基于高斯混合模型移动因子补偿的说话人识别方法
Gaussian mixture model compensation method using shift factor for speaker recognition
-
摘要: 提出一种模型补偿方法,以克服基于高斯混合模型的文本无关说话人识别系统性能随目标话者训练语料长度减小而下降的问题。该方法首先构造了一个低维的移动空间,每个训练语料较充分说话人模型的自适应过程均可用该空间中的移动因子表示,然后在目标话者训练语料较不充分的条件下,从受训练语料长度影响较小的话者模型分量中学习移动因子,并依据它对受语料长度影响较大的分量进行参数补偿。和基线系统相比,该方法在相同的训练和评测集上,等错误率指标下,获得相对约7%的性能提升。Abstract: The performance of GMM-based text-independent speaker recognition systems declines rapidly when the training data is reduced. A model compensation method is proposed to address the problem. Since there is a shift between each target GMM-based model and the UBM (Universal Background Model), a low-dimensional affine space is fined, named shift space, and the shift for each model with sufficient training data is transformed to the shift factor in this space.
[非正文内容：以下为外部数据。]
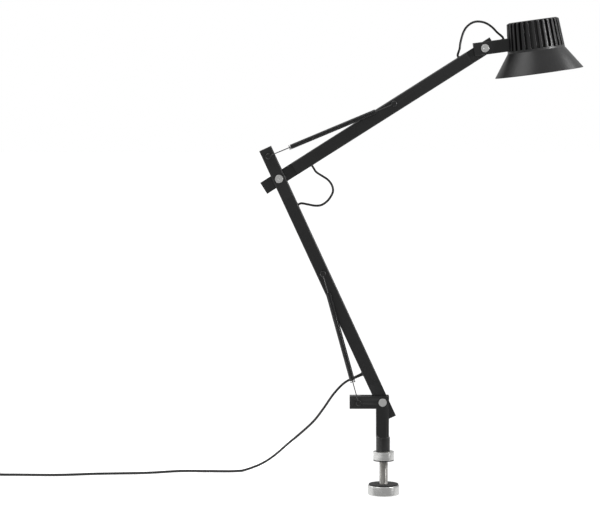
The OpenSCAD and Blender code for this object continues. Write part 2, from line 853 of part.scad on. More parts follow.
module power_adapter() {
    color("#1c1c1c") translate(adapter_centre) {
        linear_extrude(adapter_size[2]) round_rect(adapter_size[0], adapter_size[1], 5);
        translate([0, -adapter_size[1] / 2, adapter_cord_z]) rotate([90, 0, 0]) difference() {
            cylinder(r1 = 4, r2 = 2.6, h = 11);
            translate([0, 0, 4]) cylinder(r = cord_d / 2 + 0.05, h = 9);
        }
    }
}

module adapter_pins() {
    color(steel) for (side = [-1, 1])
        translate(adapter_centre + [side * pin_spacing / 2, adapter_size[1] / 2, adapter_size[2] / 2])
        across(2, 0, prong_length);
}

module elbow_cable() { color("#1a1a1a") sweep(elbow_route, cable_d, [0, 1, 0]); }
module head_cable() { color("#1a1a1a") sweep(head_route, cable_d, [0, 1, 0]); }

desk_collar();
collar_pad();
threaded_stud();
thrust_washer();
pressure_plate();
clamp_pad();
clamp_knob();
base_bracket();
swivel_spindle();
lever_spring_pin();
lower_pivot_bolt();
lower_cap_nut();
lower_friction_washers();
lower_arm_tube();
lower_arm_tongue();
lower_arm_head();
lower_pivot_bush();
lower_rivets();
lower_arm_spring_pins();
cord_relief();
lower_arm_grommet();
lower_arm_lead();
elbow_pivot_bolt();
elbow_cap_nut();
elbow_friction_washers();
lower_spring();
lower_spring_hook();
upper_arm_tube();
upper_arm_tongue();
upper_arm_tip();
upper_pivot_bushes();
upper_rivets();
upper_arm_spring_pin();
upper_arm_grommets();
upper_arm_lead();
upper_spring();
upper_spring_hook();
head_fork();
head_neck();
head_pivot_bolt();
head_cap_nut();
head_friction_washers();
neck_grommet();
head_lead();
head_screws();
finned_drum();
led_plate();
led_board();
reflector();
diffuser();
diffuser_ring();
shade();
dimmer_button();
dimmer_switch();
power_cord();
cord_coil();
power_adapter();
adapter_pins();
elbow_cable();
head_cable();
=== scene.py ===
"""Looks for the architect desk lamp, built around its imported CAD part.

Shapes are made in millimetres in the CAD's local frames, and put in place in metres.
"""

import json
from math import cos, pi, radians, sin, sqrt, tan, tau

import bmesh
import bpy
from mathutils import Matrix, Vector


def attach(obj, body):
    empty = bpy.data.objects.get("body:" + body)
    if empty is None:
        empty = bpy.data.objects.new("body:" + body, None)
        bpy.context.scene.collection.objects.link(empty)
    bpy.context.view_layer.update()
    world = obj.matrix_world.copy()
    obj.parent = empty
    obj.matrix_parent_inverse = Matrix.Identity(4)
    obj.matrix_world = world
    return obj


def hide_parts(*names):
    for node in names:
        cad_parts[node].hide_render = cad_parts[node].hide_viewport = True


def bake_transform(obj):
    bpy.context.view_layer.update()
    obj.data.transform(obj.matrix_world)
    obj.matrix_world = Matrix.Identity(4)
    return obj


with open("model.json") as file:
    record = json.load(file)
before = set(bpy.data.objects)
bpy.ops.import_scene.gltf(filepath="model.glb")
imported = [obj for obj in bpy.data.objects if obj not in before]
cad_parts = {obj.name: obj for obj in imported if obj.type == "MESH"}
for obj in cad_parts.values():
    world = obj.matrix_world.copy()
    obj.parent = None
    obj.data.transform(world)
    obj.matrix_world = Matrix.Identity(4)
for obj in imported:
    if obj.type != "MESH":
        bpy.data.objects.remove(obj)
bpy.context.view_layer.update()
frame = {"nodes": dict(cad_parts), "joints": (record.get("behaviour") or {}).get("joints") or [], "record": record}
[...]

When the training data of the target speaker is insufficient, firstly, the coordinate of the shift factor is learned from the GMM mixtures of insensitive to the amount of training data, and then it is adopted to compensate other GMM mixtures. Using the proposed method, a relative reduction of 7% in EER (equal error rate) is obtained comparing with the baseline system.